Dobbiamo imparare ad adeguarci ad un mondo pazzo e imprevedibile, ad un mondo per com’è e non per come vogliamo che sia.

Ecco cosa scrive Voltaire sul “Poema sul disastro di Lisbona” :

“Poveri umani! e povera terra nostra!

Terribile  cumolo di disastri!

Consolatori in ognor d’inutili dolori!

Filosofi che osate gridare tutto è bene,

venite a contemplar queste rovine orrende:

muri a pezzi, carni a brandelli e ceneri.

Donne e infanti ammucchiati uno sull’altro

sotto pezzi di pietre, membra sparse;

centomila feriti che la terra divora,

straziati e insanguinati ma ancor palpitanti,

sepolti dai lor tetti, perdono senza soccorsi,

tra atroci tormenti, le lor misere vite…”

Il poema continua. Il brano qui riportato non ha bisogno di commenti. Forse solo due parole su “tutto è bene”. Sono indirizzate al filosofo Leibniz che sosteneva che vivevamo nel migliore dei mondi possibili, un pensiero il suo soggettivo, non superiore a quello dei cani di Pavlov. Voltaire, e non solo lui, aveva già capito come funzionavano le cose. Oggi, per come esse stanno, non c’è più il minimo dubbio: nessuna luce divina illumina il cielo e come dice il fisico e Nobel Steven Weinberg nel suo libro “I primi tre minuti” : “Quanto più l’universo ci appare comprensibile, tanto più ci appare senza scopo.”

In queste parole c’è tutto, per chi vuol capire. Non ci resta allora che apprendere e fare tesoro della nostra realtà. Dobbiamo. E non solo. Dobbiamo imparare ad appropriarci della nostra vita con forza e determinazione, perché la vita, culturalmente parlando, ha un valore cosmico. Ogni uomo che nasce è un universo che nasce e un universo che muore. L’uomo, se vuole essere uomo e non bestia, ha un grande dovere verso se stesso, il dovere di vivere la vita con dignità.

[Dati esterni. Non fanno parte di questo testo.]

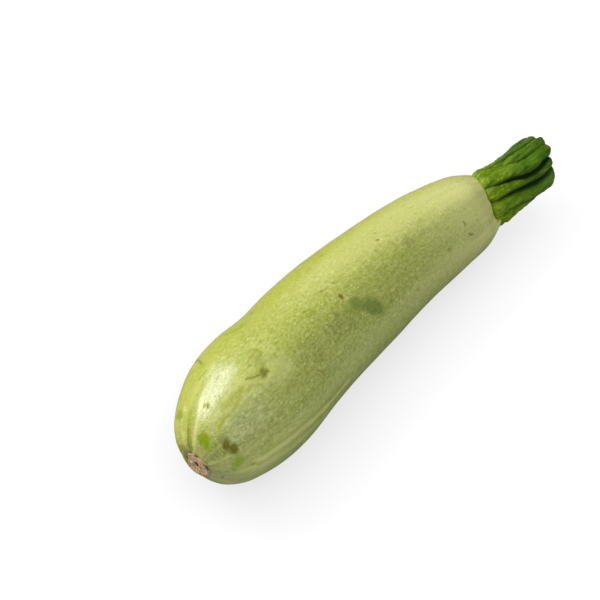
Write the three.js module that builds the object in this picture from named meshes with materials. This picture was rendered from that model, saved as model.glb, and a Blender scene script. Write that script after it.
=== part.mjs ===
// A pale green courgette lying on its side, as picked: the fruit, its ribbed stalk stub
// and the corky scar where the blossom dropped off.
// Millimetres, +Z up. +X runs along the fruit towards the stalk, and the fruit rests on z = 0.
import * as THREE from "three";

// The fruit. Stations are distances from the blossom end, measured along X.
const fruitLength = 165;
const fruitOutline = [
  [1.4, 6.0],
  [3.5, 10.7],
  [8.0, 15.6],
  [16.0, 19.8],
  [28.0, 23.0],
  [45.0, 23.7],
  [65.0, 22.2],
  [85.0, 21.8],
  [105.0, 20.5],
  [125.0, 19.1],
  [143.0, 17.3],
  [154.0, 15.5],
  [160.5, 13.0],
  [164.2, 10.9],
]; // [station, radius]
const jointRadius = 9.4; // where the shoulder turns into the flat joint with the stalk
const restSink = 0.25; // how deep the resting flat cuts into the round underside
const ribCount = 5;
const ribHeight = 0.009; // share of the radius, in the middle of the fruit
const endRibHeight = 0.028; // the same at both ends, where the ribs gather
const ribTurn = 0.5; // angle of the first rib, in radians
const lumpHeight = 0.007; // slow unevenness of the skin, share of the radius
const slowLumps = { round: 3, along: 9, swells: 7, from: 1 }; // waves round and along the fruit
const longLumps = { share: 0.6, round: 2, along: -14, from: 2 };

// The axis that the fruit and the stalk follow.
const axisSides = [
  [-20, -9.2],
  [0, -6.8],
  [45, -2.2],
  [85, 0],
  [125, -1.0],
  [165, -7.4],
  [205, -13.7],
]; // [station, distance to the side]
const axisHeights = [
  [-20, 24.6],
  [0, 24.7],
  [45, 23.3],
  [85, 21.55],
  [125, 19.3],
  [165, 18.5],
  [205, 20.5],
]; // [station, height above the table]

// The pit in the blossom end and the scar that sits in it.
const scarRadius = 5.0;
const scarThickness = 1.7;
const scarRimHeight = 0.4;
const scarHoleRadius = 0.9;
const scarHoleFloor = 0.45; // radius at the bottom of the hole
const scarHoleDepth = 0.9;
const scarFace = [
  [scarHoleRadius, 0.35],
  [2.3, 0.2],
  [3.8, 0.3],
  [4.3, scarRimHeight],
]; // [radius, depth below the rim's crest], from the hole to the rim
const scarRimDrop = 0.8; // from the rim's crest to its outer edge
const raggedFrom = 3.0; // the scar's outline is round inside this radius
const scarRagged = { five: 0.035, eleven: 0.02 }; // waves round its edge, share of the radius
const scarFit = 0.97; // share of its radius that the ragged scar keeps on average
const pitRadius = 5.4;
const pitDepth = 2.4;
const pitBlend = 4; // the ribs of the fruit grow over this distance outside the pit
const pieceGap = 0.3; // between two pieces that touch

// The stalk stub.
const stalkLength = 29.5;
const stalkOutline = [
  [0.0, 11.1],
  [3.0, 11.0],
  [9.0, 10.6],
  [16.0, 10.6],
  [22.5, 10.8],
  [26.2, 10.8],
  [28.4, 10.0],
  [29.3, 8.4],
]; // [distance from the fruit, radius over the ribs]
const grooveStations = [0, 5, 10, 15, 20, 25, 30]; // distances from the fruit
// Each groove: its angles at those distances, in degrees, its depth at the fruit and at the cut,
// and how far the rib after it reaches past the cut.
const stalkGrooves = [
  { angles: [22, 26, 30, 33, 35, 35, 33], atFruit: 0.6, atCut: 0.9, reach: 1.0 },
  { angles: [56, 58, 60, 62, 65, 65, 63], atFruit: 0.4, atCut: 0.75, reach: 1.4 },
  { angles: [60, 67, 78, 90, 95, 94, 92], atFruit: 0.0, atCut: 0.7, reach: 1.1 },
  { angles: [96, 106, 116, 129, 133, 128, 124], atFruit: 0.5, atCut: 1.2, reach: 1.0 },
  { angles: [133, 139, 146, 154, 158, 155, 149], atFruit: 0.55, atCut: 1.15, reach: 0.7 },
  { angles: [173, 177, 187, 199, 209, 206, 198], atFruit: 0.6, atCut: 1.0, reach: 0.2 },
  { angles: [212, 217, 226, 238, 246, 246, 240], atFruit: 0.6, atCut: 1.0, reach: -0.3 },
  { angles: [250, 255, 264, 275, 282, 283, 278], atFruit: 0.6, atCut: 1.0, reach: 0.2 },
  { angles: [287, 292, 301, 311, 317, 318, 313], atFruit: 0.6, atCut: 1.0, reach: -0.4 },
  { angles: [325, 330, 338, 347, 352, 352, 349], atFruit: 0.6, atCut: 1.0, reach: -0.1 },
];
const grooveDepth = 2.5; // of a full groove
const fullRibWidth = 34; // degrees; narrower ribs stand lower
const crestSharpness = 0.62; // below 1 the crests are flatter than the grooves
const coreRadius = 4; // the grooves and the rounding of the cut fade out inside this radius
const cutStart = 23; // the ribs' ends differ from here on
const cutFace = [
  [28.9, 6.2],
  [28.3, 3.4],
]; // [distance, radius]
const cutMiddle = 27.9; // the cut face has dried hollow

// How far three planes lean along the axis, for each mm across and for each mm up:
// the blossom end, the joint with the stalk and the stalk's cut.
const blossomLean = { across: 0.1, up: -0.05 };
const stalkLean = { across: 0.16, up: -0.2 };
const cutLean = { across: 0.3, up: 0.04 };
const blossomLeanSpan = { from: 2, until: 35 }; // where the blossom end's lean fades out
const jointLeanFrom = 125; // where the joint's lean starts
const blossomReach = { by: 0.9, until: 35 }; // the blossom end is drawn out by this much

// How finely each piece is divided.
const fruitSides = 60;
const fruitSteps = 44;
const stalkSides = 110;
const stalkSteps = 20;
const scarSides = 44;

// Smooth value of a [station, value] table at a station.
function along(table, station) {
  const last = table.length - 2;
  let i = 0;
  while (i < last && station > table[i + 1][0]) i += 1;
  const slopeAt = (k) => {
    const a = table[Math.max(k - 1, 0)];
    const b = table[Math.min(k + 1, table.length - 1)];
    return (b[1] - a[1]) / (b[0] - a[0]);
  };
  const [s0, v0] = table[i];
  const [s1, v1] = table[i + 1];
  const span = s1 - s0;
  const t = THREE.MathUtils.clamp((station - s0) / span, 0, 1);
  const rise = (3 - 2 * t) * t * t;
  const leave = t * (1 - t) * (1 - t) * slopeAt(i);
  const arrive = t * t * (1 - t) * slopeAt(i + 1);
  return v0 + (v1 - v0) * rise + span * (leave - arrive);
}

function axisPoint(station) {
  return new THREE.Vector3(station, along(axisSides, station), along(axisHeights, station));
}

// The three directions of the section at a station: along the axis, to the side, and up.
function axisFrame(station) {
  const ahead = axisPoint(station + 0.5).sub(axisPoint(station - 0.5)).normalize();
  const side = new THREE.Vector3(0, 0, 1).cross(ahead).normalize();
  const up = ahead.clone().cross(side);
  return { ahead, side, up };
}

// The lean of a section: that of the nearest plane, faded out towards the middle of the fruit.
function leanAt(station) {
  const { smoothstep } = THREE.MathUtils;
  const nearBlossom = 1 - smoothstep(station, blossomLeanSpan.from, blossomLeanSpan.until);
  const nearCut = smoothstep(station, fruitLength, fruitLength + stalkLength);
  const nearJoint = smoothstep(station, jointLeanFrom, fruitLength) - nearCut;
  const blend = (key) =>
    blossomLean[key] * nearBlossom + stalkLean[key] * nearJoint + cutLean[key] * nearCut;
  return { across: blend("across"), up: blend("up") };
}

// Puts a point of a straight body of revolution on the bent axis, with the fruit let down by restSink.
function ontoAxis(station, angle, radius) {
  const reach = blossomReach.by * (1 - THREE.MathUtils.smoothstep(station, 0, blossomReach.until));
  const { ahead, side, up } = axisFrame(station - reach);
  const lean = leanAt(station);
  const across = radius * Math.cos(angle);
  const height = radius * Math.sin(angle);
  const point = axisPoint(station - reach)
    .addScaledVector(side, across)
    .addScaledVector(up, height)
    .addScaledVector(ahead, lean.across * across + lean.up * height);
  point.z -= restSink;
  return point;
}

// Turns a profile about the Y axis, then moves every vertex to place(distance, angle, radius).
function turned(profile, sides, place) {
  const geometry = new THREE.LatheGeometry(profile, sides);
  const position = geometry.getAttribute("position");
  for (let i = 0; i < position.count; i += 1) {
    const x = position.getX(i);
    const z = position.getZ(i);
    const point = place(position.getY(i), Math.atan2(x, z), Math.hypot(x, z));
    position.setXYZ(i, point.x, point.y, point.z);
  }
  geometry.deleteAttribute("uv");
  geometry.computeVertexNormals();
  return geometry;
}

function outlinePoints(table, steps) {
  const curve = new THREE.SplineCurve(table.map(([s, r]) => new THREE.Vector2(r, s)));
  return curve.getSpacedPoints(steps);
}

// Ribs and unevenness of the fruit's section, as a factor on its radius.
function fruitSection(station, angle) {
  const share = station / fruitLength;
  const gather = Math.pow(Math.abs(2 * share - 1), 3);
  const rib = ribHeight + (endRibHeight - ribHeight) * gather;
  const slow =
    Math.sin(slowLumps.round * angle + slowLumps.along * share) *
    Math.sin(slowLumps.swells * share + slowLumps.from);
  const long = Math.sin(longLumps.round * angle + longLumps.along * share + longLumps.from);
  const lumps = slow + longLumps.share * long;
  return 1 + rib * Math.cos(ribCount * (angle - ribTurn)) + lumpHeight * lumps;
}

function fruitGeometry() {
  const profile = [
    new THREE.Vector2(0, pitDepth),
    new THREE.Vector2(pitRadius, pitDepth),
    ...outlinePoints(fruitOutline, fruitSteps),
    new THREE.Vector2(jointRadius, fruitLength),
    new THREE.Vector2(0, fruitLength),
  ];
  return turned(profile, fruitSides, (station, angle, radius) => {
    const skin = THREE.MathUtils.smoothstep(radius, pitRadius, pitRadius + pitBlend);
    const factor = 1 + skin * (fruitSection(station, angle) - 1);
    const point = ontoAxis(station, angle, radius * factor);
    point.z = Math.max(point.z, 0);
    return point;
  });
}

// The rib that a point of the stalk belongs to, and how far down its groove the point lies:
// 0 on the crest of a full rib, 1 in a full groove.
function ribAt(distance, angle) {
  const { degToRad, euclideanModulo, lerp, radToDeg, smoothstep } = THREE.MathUtils;
  const grown = smoothstep(distance / stalkLength, 0, 0.5);
  const grooves = stalkGrooves.map((groove) => ({
    at: along(grooveStations.map((station, k) => [station, groove.angles[k]]), distance),
    depth: lerp(groove.atFruit, groove.atCut, grown),
    reach: groove.reach,
  }));
  for (let k = 0; k < grooves.length; k += 1) {
    const next = grooves[(k + 1) % grooves.length];
    const width = euclideanModulo(next.at - grooves[k].at, 360);
    const share = euclideanModulo(radToDeg(angle) - grooves[k].at, 360) / width;
    if (share < 1) {
      const rise = Math.pow(Math.sin(degToRad(180 * share)), crestSharpness);
      const near = lerp(grooves[k].depth, next.depth, share);
      const down = near * (1 - Math.min(width / fullRibWidth, 1) * rise);
      return { down, reach: grooves[k].reach };
    }
  }
  return { down: 1, reach: 0 };
}

function stalkGeometry() {
  const profile = [
    new THREE.Vector2(0, 0),
    ...outlinePoints(stalkOutline, stalkSteps),
    ...cutFace.map(([distance, radius]) => new THREE.Vector2(radius, distance)),
    new THREE.Vector2(0, cutMiddle),
  ];
  return turned(profile, stalkSides, (distance, angle, radius) => {
    const { down, reach } = ribAt(distance, angle);
    const ribbed = THREE.MathUtils.smoothstep(radius, coreRadius, 2 * coreRadius);
    const nearCut = THREE.MathUtils.smoothstep(distance, cutStart, stalkLength) * ribbed;
    const onward = distance + nearCut * (reach * (1 - down) - down);
    return ontoAxis(fruitLength + pieceGap + onward, angle, radius - ribbed * down * grooveDepth);
  });
}

function scarGeometry() {
  const back = pitDepth - pieceGap;
  const face = back - scarThickness;
  const profile = [
    new THREE.Vector2(0, face + scarHoleDepth),
    new THREE.Vector2(scarHoleFloor, face + scarHoleDepth),
    ...scarFace.map(([radius, depth]) => new THREE.Vector2(radius, face + depth)),
    new THREE.Vector2(scarRadius, face + scarRimDrop),
    new THREE.Vector2(scarRadius, back),
    new THREE.Vector2(0, back),
  ];
  return turned(profile, scarSides, (station, angle, radius) => {
    const rim = THREE.MathUtils.smoothstep(radius, raggedFrom, scarRadius);
    const ragged = scarRagged.five * Math.sin(5 * angle + 1) + scarRagged.eleven * Math.sin(11 * angle);
    return ontoAxis(station, angle, radius * (scarFit + rim * ragged));
  });
}

function piece(name, geometry, material) {
  const mesh = new THREE.Mesh(geometry, new THREE.MeshStandardMaterial(material));
  mesh.name = name;
  return mesh;
}

const courgette = new THREE.Group();
courgette.add(
  piece("fruit", fruitGeometry(), { color: 0xb3bf6c, roughness: 0.42, metalness: 0 }),
  piece("stalk", stalkGeometry(), { color: 0x3f6a14, roughness: 0.5, metalness: 0 }),
  piece("blossom_scar", scarGeometry(), { color: 0xa5835a, roughness: 0.9, metalness: 0 }),
);

// The origin is the middle of the courgette's box, on the table.
const box = new THREE.Box3().setFromObject(courgette, true);
courgette.position.set(-(box.min.x + box.max.x) / 2, -(box.min.y + box.max.y) / 2, -box.min.z);

export default courgette;
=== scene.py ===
# A pale green courgette lying on a white surface: fine skin, ribbed stalk stub and blossom scar,
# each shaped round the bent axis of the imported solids. Shapes are worked out in millimetres.
import math

import bpy
import numpy as np
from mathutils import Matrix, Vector


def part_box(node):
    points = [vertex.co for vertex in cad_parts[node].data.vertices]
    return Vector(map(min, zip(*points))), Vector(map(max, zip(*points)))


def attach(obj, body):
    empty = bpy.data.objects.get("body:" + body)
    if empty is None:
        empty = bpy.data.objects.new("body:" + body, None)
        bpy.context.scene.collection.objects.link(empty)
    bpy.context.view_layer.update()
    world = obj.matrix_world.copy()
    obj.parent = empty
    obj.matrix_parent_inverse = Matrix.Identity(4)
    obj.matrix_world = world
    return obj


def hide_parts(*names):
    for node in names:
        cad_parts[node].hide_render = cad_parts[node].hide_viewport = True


print("Loading the frame")
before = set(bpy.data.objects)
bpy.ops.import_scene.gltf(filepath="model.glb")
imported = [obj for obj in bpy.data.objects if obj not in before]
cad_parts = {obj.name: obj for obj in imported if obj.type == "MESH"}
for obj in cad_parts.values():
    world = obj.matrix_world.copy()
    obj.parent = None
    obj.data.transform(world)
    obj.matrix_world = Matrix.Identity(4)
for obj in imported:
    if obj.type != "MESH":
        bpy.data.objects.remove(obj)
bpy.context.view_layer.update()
body = "root"
metresPerMm = 0.001

# The camera, as the courgette was photographed
camera = {
    "azimuth": -50.477,  # degrees; 0 looks along +Y
    "elevation": 50.0,
    "distance": 660.079,
    "target": (-19.08, 17.154, 20.0),
    "lens": 110,  # on a 36 mm sensor
}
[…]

La lezione è chiara, allora, la natura, per com’è fatta, se può, ci ammazza. La vita, a questo punto e con questa consapevolezza in mente, diventa d’una bellezza e preziosità inestimabile, unica. Sprecarla in stupidaggini, in cose grottesche, volgari, mitologiche, sarebbe un’imperdonabile mancanza di rispetto verso la vita. È un insegnamento duro questo, ma non c’è un altro modo se vogliamo capire come funziona la natura.

È tutto? No, mai! C’è dell’altro, c’è l’amore. Noi possiamo fare molto l’un per l’altro; noi possiamo trasmetterci solidarietà, affetto, simpatia, pietà, umanità, comprensione, stima, amore e tanti altri sentimenti umani condivisi e questi ci sono di molto aiuto. Dov’altro sta la grandezza degli esseri umani se non nella conoscenza e nell’amore? Arrivare a fare d’un secondo un’eternità e d’una eternità un secondo, ecco un obiettivo degno da perseguire.

Coraggio amici Emiliani! Vi sono stato vicino dalla prima scossa e vi resterò sempre vicino. E mi raccomando, perché presto inizierete a ricostruire di nuovo il vostro paese, non sprecate, per favore, non sprecate le vostre forze, le vostre energie in ricostruzioni inutili e nocive per la mente, per la salute, per la gioia di vivere, siate umani, solo umani e questo basta e avanza!

Faccio le mie più sincere e sentite condoglianze alle famiglie delle vittime del terremoto e a tutti gli Emiliani un forte solidale caloroso abbraccio.